Again, in both Acts, the distribution of subjects between the central and provincial governments was heavily biased in favour of the central government. The above tendencies in the Government of India Acts occurred while changes within the Indian National Congress Party reinforced the same centralising tendency. The membership fee to the Congress Party was reduced to four annas (i.e., one-fourth of a rupee), and there was a huge growth in the numbers of Congressmen enrolled as full members of the party.

Moreover, the Congress set up provincial and district committees almost replicating the structure of the British Indian administration. As the Congress expanded and as the number of its members and functionaries at different district and provincial levels proliferated, the political presence of the Congress Party began to be felt at different levels: in committees supervising municipal councils, in school and college committees, in the directorship of banks and cooperative bodies of various kinds and various other public bodies. Thus, Congress members began to enter decision-making positions in public institutions, and many of them were nominated while smaller proportions were elected.

We must not forget that J.B. Kripalani, the president of the All India National Congress, declared at the Meerut Session in November 1946 that the constitution to be promulgated soon “will be a democratic constitution and will be federal in character” ( The Statesman , November 23, 1946). However, Kripalani qualified that statement and reminded his audience that centralisation of power was a necessity in respect of national economic interest and external and internal security. When B.R. Ambedkar presented the Draft Constitution to the Constituent Assembly, he described it as federal, though the word was not used in the Preamble to the Constitution. At the same time, the necessity of conceding the idea of a unitary constitution and centralisation was clear in the distribution of power.

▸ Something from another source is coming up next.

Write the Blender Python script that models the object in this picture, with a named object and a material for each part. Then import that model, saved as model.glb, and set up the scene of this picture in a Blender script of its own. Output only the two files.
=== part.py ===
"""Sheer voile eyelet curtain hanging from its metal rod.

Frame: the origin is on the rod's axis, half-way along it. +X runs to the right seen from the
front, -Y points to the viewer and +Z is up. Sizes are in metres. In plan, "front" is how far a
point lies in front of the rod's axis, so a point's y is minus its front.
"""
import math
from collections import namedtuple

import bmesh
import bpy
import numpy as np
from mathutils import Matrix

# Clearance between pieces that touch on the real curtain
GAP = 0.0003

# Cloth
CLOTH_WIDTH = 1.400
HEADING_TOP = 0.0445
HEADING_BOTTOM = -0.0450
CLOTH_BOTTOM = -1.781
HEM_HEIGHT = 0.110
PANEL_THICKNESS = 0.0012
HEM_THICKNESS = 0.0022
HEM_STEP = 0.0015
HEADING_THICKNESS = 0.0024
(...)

Deen Dayal Upadhyaya, on the other hand, was in favour of small regional parties and believed that it was an error to make the Constitution federal because “it runs counter to the unity and indivisibility of Bharat”. In fact, it is tempting to hazard the guess that an ideology based on one-party rule would favour a unitary constitution. And as and when a party attains a position close to that, it would prefer a unitary constitution (or something close to that). Organiser, the mouthpiece of the Rashtriya Swayamsewak Sangh,upheld “the torch of undivided Bharat”, which was regarded by that journal as a major contribution of Upadhyaya (Organiser, April 6, 2016). In the context of Upadhyaya’s political philosophy, it was claimed by his followers that the fundamental principle of decentralisation was incomplete with the notion of a unitary constitution.

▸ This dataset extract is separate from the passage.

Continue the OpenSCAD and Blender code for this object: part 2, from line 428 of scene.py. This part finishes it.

The Union Powers Committee of the Constituent Assembly observed: “We are unanimously of the view that it would be injurious to the interest of the country to provide a weak central authority which would be incapable of ensuring peace of coordinating vital matters of common concern and of speaking effectively for the whole country in the international space” ( Constituent Assembly Debates , Vol. II, page 657). The Union Constitution Committee decided that there should be three legislative lists and that residual matters should go to the union and not the States.

Ambedkar described the outcome of the negotiations between the idea of a unitary and a federal constitution very well as follows: “These provisions make the Indian Constitution both ‘Unitary as well as Federal’ according to the requirements of time and circumstances. In normal times, it is framed to work as a federal system. But in times of war, it is designed as to make it work as though it was a unitary system.”